After a lazy morning at Jessie's apartment recouping from travel exhaustion and making plans, etc. we headed out. (Jim and I, in typical fashion, had tried to be as ready as possible to leave ahead of time but still only ended up getting two hours of sleep the night before we got on the plane. Ugh, we do that every time no matter how hard we try. :( )
Following the meal we headed out for our errands. Jim and I were able to make reservations for our flights to Cuzco from Lima and the Machu Picchu tickets online, but you have to pay in person (or at lease we did; our cards wouldn't work on their sites online). Our first stop was to an ATM to withdraw money. Jim accidentally withdrew US dollars not realizing the machine could give us dollars instead of Soles (pronounced so-lace, the local currency)... so then we ended up at nearby Citibank to exchange the US dollars into soles. Luckily the woman at the counter was very nice; we got a good exchange rate with no exchange fee and she even helped us by making a little map to our next destination... Banco de la Nacion... all with our combined broken Spanish.
Between the four of us we can roughly communicate basics in Spanish, haha. Steph took 5 years of Spanish and teaches high school with a large population of Spanish speakers with whom she's been practicing, so hers is the strongest. Jim took Spanish in high school, but hasn't used it in over 10 years so he's forgotten most of it but still knows some basic phrases. I took French and Latin in high school/college (not fluent but I can fend for myself), so I can read most signs using root words and cognates... I picked up a little bit of basic Spanish during the kids' Spanish classes they have in my room on Fridays (greetings, animals, and fruit, hahaha), and I have my trusty Spanish Lonely Planet phrasebook. Erik speaks a few basic phrases from what I can tell. Between all of that we manage to get around.
We walked quite some ways to Banco de la Nacion to pay for our Machu Picchu tickets. After waiting in a line that would win the "Longest Line not in an Amusement Park" category for about half an hour, it took about one minute to present our reservation paper, pay for the tickets, and get our confirmation. Using my broken Spanish I said "Pagar Machu Picchu, por favor" (Pay Machu Picchu, please... I know, primitive!) and that got the point across. Haha. (Jessie thinks that between Christmas coming up, which is of course also celebrated here, and the possibility that today was payday for a lot of people, that could have been the cause for the long lines at the banks.)
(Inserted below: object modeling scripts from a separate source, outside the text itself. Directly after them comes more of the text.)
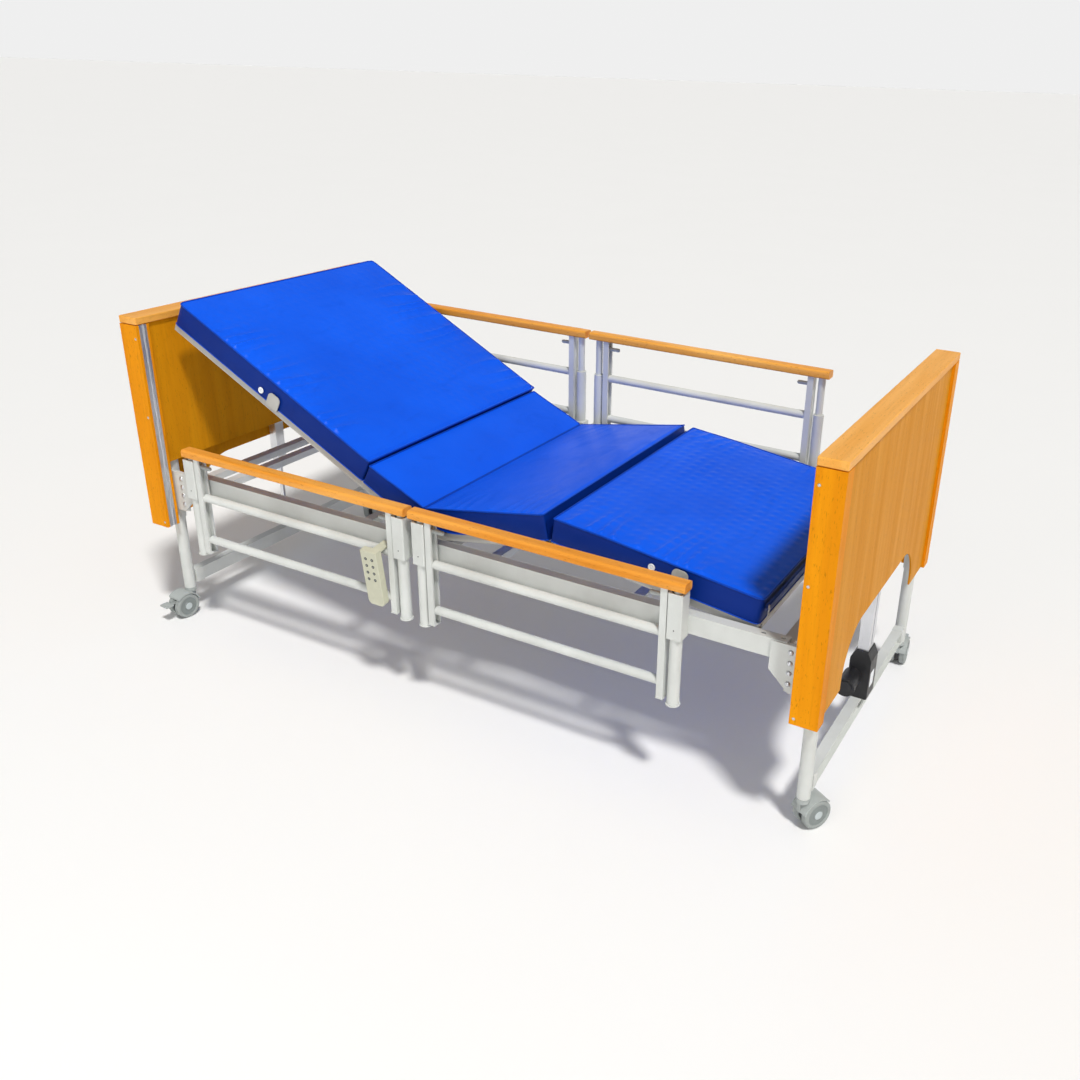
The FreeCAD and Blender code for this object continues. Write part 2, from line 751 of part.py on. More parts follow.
def back_section():
    parts = section_frame(-1, dim.back_length, (330, 660, dim.back_length - 20))
    parts += knuckles(-1, PIN_R + dim.running, 11, ((130, 170), (300, 370)))
    parts.append(arm(50, 32.5, 11, PIN_R + dim.running))
    parts.append(box((-18, -9), (38, 62), (-6, 6)))
    parts += retainers(-590, 54)
    seat = pad([(-dim.seat_length + 0.5, pad_low), (-bevel_low, pad_low), (-bevel_high, pad_high),
                (-dim.seat_length + 0.5, pad_high)])
    back = pad([(-dim.pad_length, pad_low), (-dim.seat_length - 0.5, pad_low),
                (-dim.seat_length - 0.5, pad_high), (-dim.pad_length, pad_high)])
    for label, pieces in (("back_deck", parts), ("mattress_seat", [seat]), ("mattress_back", [back])):
        place(node(label, *pieces), dim.hinge_x, 0, dim.hinge_z, "Y", dim.back_angle)


def thigh_section():
    end = dim.thigh_length - 14
    parts = section_frame(1, end, (200, end - 20))
    parts += knuckles(1, PIN_R + dim.running, 11, ((180, 290),))
    parts.append(arm(-50, -14, 11, PIN_R + dim.running))
    parts.append(box((9, 18), (-62, -38), (-6, 6)))
    for side in SIDES:
        for inner in (200, 340):
            across = spread(side, inner, inner + 10)
            lug = fuse(box((end - 4, dim.thigh_length), across, (-9, 9)),
                       rod("Y", 10, across, (dim.thigh_length, 0)))
            parts.append(lug)
    parts.append(rod("Y", KNEE_PIN_R, (-350, 350), (dim.thigh_length, 0)))
    top = pad([(bevel_low, pad_low), (dim.thigh_length - 0.5, pad_low),
               (dim.thigh_length - 0.5, pad_high), (bevel_high, pad_high)])
    for label, pieces in (("thigh_deck", parts), ("mattress_thigh", [top])):
        place(node(label, *pieces), dim.hinge_x, 0, dim.hinge_z, "Y", -dim.thigh_angle)


def calf_section():
    parts = section_frame(1, dim.calf_length, (285, dim.calf_length - 20))
    parts += knuckles(1, KNEE_PIN_R + dim.running, 10, ((215, 335),))
    parts += retainers(372, 80)
    top = pad([(0.5, pad_low), (dim.calf_length, pad_low), (dim.calf_length, pad_high), (0.5, pad_high)])
    knee_x = dim.hinge_x + dim.thigh_length * cosine(dim.thigh_angle)
    knee_z = dim.hinge_z + dim.thigh_length * sine(dim.thigh_angle)
    for label, pieces in (("calf_deck", parts), ("mattress_calf", [top])):
        place(node(label, *pieces), knee_x, 0, knee_z, "Y", dim.calf_angle)


def carriage():
    """Sliding beam with the lugs and the long pin that carry the back and the thigh."""
    beam_low = dim.frame_low - dim.hinge_z + 0.3
    reach = deck_in - 0.3
    parts = [box((45, 75), (-reach, reach), (beam_low, -14))]
    for side in SIDES:
        for inner in (110, 378):
            across = spread(side, inner, inner + 10)
            parts.append(box((-9, 46), across, (beam_low, -14)))
            parts.append(box((-9, 9), across, (-15, 0)))
            parts.append(rod("Y", 10, across, (0, 0)))
    parts.append(rod("Y", PIN_R, (-388, 388), (0, 0)))
    place(node("deck_carriage", fuse(*parts)), dim.hinge_x, 0, dim.hinge_z)


def drive():
    """Twin drive under the carriage, with one push fork for the back and one for the legs."""
    case = plate("XZ_Plane", [(80, -100), (330, -100), (330, -64), (310, -44), (100, -44), (80, -64)],
                 -85, 85)
    round_edges(case, 6, lambda edge: along(edge, "y"))
    hangers = [box((60, 84), spread(side, 70, 84), (-60, -39)) for side in SIDES]
    ways = [box((70, 230), (y - 30, y + 30), (-88, -53)) for y in (50, -50)]
    place(node("drive_housing", cut(fuse(case, *hangers), *ways)), dim.hinge_x, 0, dim.hinge_z)

    low, high = -86, -58
    for label, side, lean in (("back_push_fork", 1, 5), ("leg_push_fork", -1, 3.6)):
        centre_y = side * 50
        start = side * dim.arm_length * sine(as_size(lean))
        cheeks = []
        for offset in (-14, 6):
            across = (centre_y + offset, centre_y + offset + 8)
            cheek = box((start - 18, start + 70), across, (low, high))
            notch = box((start - 9.2, start + 9.2), (across[0] - 1, across[1] + 1), (-80, high + 1))
            cheeks.append(cut(cheek, notch))
        shaft = box((start + 40, start + 95), (centre_y - 14, centre_y + 14), (low + 2, high))
        place(node(label, fuse(*cheeks, shaft)), dim.hinge_x, 0, dim.hinge_z)


# ---- handset that hangs on the upper bar of the near head-end rail ----

def handset():
    half = dim.handset_wide / 2
    back = -30
    front = back - dim.handset_thick
    top = 19
    low = top - dim.handset_tall
    shell = plate("XZ_Plane", [(-half, low), (half, low), (half, top), (-half, top)], front, back)
    round_edges(shell, 14, lambda edge: along(edge, "y") and edge.Vertexes[0].Z < 0)
    round_edges(shell, 2, lambda edge: edge.Vertexes[0].Y < front.value + 1e-6)
    gap = 0.7
    bar_r = dim.bar_dia / 2
    over = box((0, half), (back - 1, bar_r + gap + 4), (bar_r + gap, top))
    lip = box((0, half), (bar_r + gap, bar_r + gap + 4), (-6, top))
    keys = []
    for row in range(4):
        for column in (-11, 11):
            keys.append(rod("Y", 4.5, (front - 0.6, front), (column, -6 - 22 * row)))
    for label, pieces in (("handset", [fuse(shell, over, lip)]), ("handset_keys", keys)):
        place(node(label, *pieces), dim.handset_x, -dim.rail_y, dim.rail_low - dim.bar_one,
              "X", dim.handset_tilt)


end_pieces()
trim_profiles()
corner_brackets()
fasteners()
deck_frame()
rail_housings()
side_rails()
casters()
back_section()
thigh_section()
calf_section()
carriage()
drive()
handset()
doc.recompute()

for item in doc.Objects:
    if "Invalid" in item.State or "Error" in item.State:
        raise RuntimeError(f"{item.Name} failed: {item.State}")
for item in nodes:
    if item.Shape.isNull() or not item.Shape.isValid():
        raise RuntimeError(f"{item.Label} has no valid shape")

os.makedirs("parts", exist_ok=True)
for item in nodes:
    item.Shape.exportStep(f"parts/{item.Label}.step")
    print(item.Label, len(item.Shape.Solids), round(item.Shape.Volume / 1000), "cm3")
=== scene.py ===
import json
import math

import bpy
import numpy as np
from mathutils import Matrix, Vector, noise
from mathutils.bvhtree import BVHTree


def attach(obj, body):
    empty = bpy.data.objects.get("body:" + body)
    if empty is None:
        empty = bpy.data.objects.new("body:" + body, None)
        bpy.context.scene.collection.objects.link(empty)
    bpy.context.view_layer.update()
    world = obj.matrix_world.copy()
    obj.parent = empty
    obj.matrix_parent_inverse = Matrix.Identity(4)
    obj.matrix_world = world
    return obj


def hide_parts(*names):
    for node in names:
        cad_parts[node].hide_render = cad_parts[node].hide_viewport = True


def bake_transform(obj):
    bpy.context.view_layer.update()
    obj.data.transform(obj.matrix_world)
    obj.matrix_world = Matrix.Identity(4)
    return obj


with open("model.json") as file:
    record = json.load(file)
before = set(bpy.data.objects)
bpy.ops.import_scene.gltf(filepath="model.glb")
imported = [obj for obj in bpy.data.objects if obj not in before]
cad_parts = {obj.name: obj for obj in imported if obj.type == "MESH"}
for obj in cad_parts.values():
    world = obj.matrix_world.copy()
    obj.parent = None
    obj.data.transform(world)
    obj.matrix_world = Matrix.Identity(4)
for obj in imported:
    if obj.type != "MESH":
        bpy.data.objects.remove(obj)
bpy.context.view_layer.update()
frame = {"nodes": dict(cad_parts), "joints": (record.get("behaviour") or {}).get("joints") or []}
NODES = frame["nodes"]
JOINTS = {j["name"]: j for j in frame["joints"]}
SCENE = bpy.context.scene


# ---- camera, floor and lights ----

CAMERA_PLACE = (1.64394, -2.52794, 1.76858)
CAMERA_TURN_DEG = (27.2409, 23.9594, 1.987)
CAMERA_LENS, CAMERA_SHIFT = 35.48, (-0.0867, -0.0205)

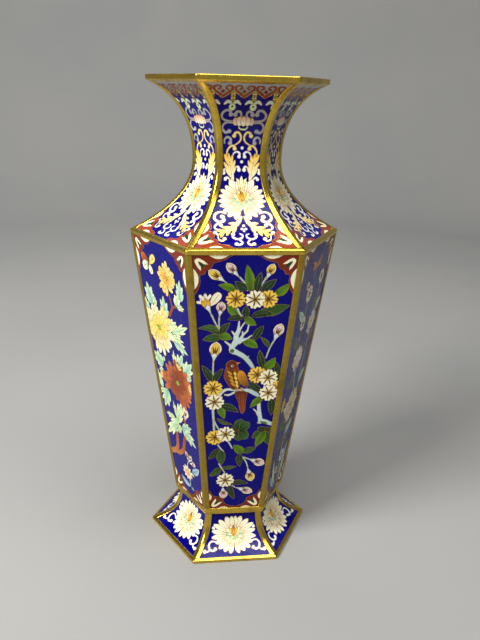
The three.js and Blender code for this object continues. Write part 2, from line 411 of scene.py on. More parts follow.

Afterward we headed back to Jessie's place in Miraflores by taxi... Jim and I had more to do but I think Erik and Steph were a little tired of waiting on us and wanted naps, so we went back out on our own.
Driving in Lima is a lot like several other big cities I've been to that are not in the US. Trust me people, driving in Boston (which I'm not brave enough to do, btw), is nothing compared to traffic in most cities around the world. It's not quite as crazy here as, say, India or Vietnam, but it's not too far off. Erik describes it as a giant game of Marco Polo, whereby the driver honks "Marco" and the other drivers honk back "Polo" so everyone knows you're there as you weave your way in and out of traffic, stick your nose out to turn in the middle of traffic, and drive in two lanes at once. Fun cab rides, let me tell you. :) I'm used to it though. Still not quite as fun as rickshaws in India.
So Jim and I got into another cab to go to the Star Peru office to pay for our airline tickets to Cuzco. It was pleasantly uneventful. We visited a local grocery store to replace some of the milk and cereal we ate at Jessie's apartment and pick up a few other things, then got another cab back to Miraflores.
Back at Jessie's place we regrouped and then headed out to dinner at a great restaurant named Tanta. We had some great Peruvian dishes (I should have written down the names, mine was beef with potatoes and onions Peruvian style) and juices.
Jim took several nighttime shots of the skyline, then we headed down to the three story mall that is built into the cliffside there. We just wanted to check it out since it was so close. It was pretty much a bunch of stuff that you would find in US malls with the same prices, so not too exciting. We headed back as everything started closing down around 10pm.
We were all woken up in the middle of the night by a big boom that shook the walls. It definitely wasn't thunder. We still don't know what it was... nobody on the streets acted out of the ordinary and there is nothing in the news about a bomb or anything like that, so we'll probably never know. Oh well, we were fine, it was just a big noise.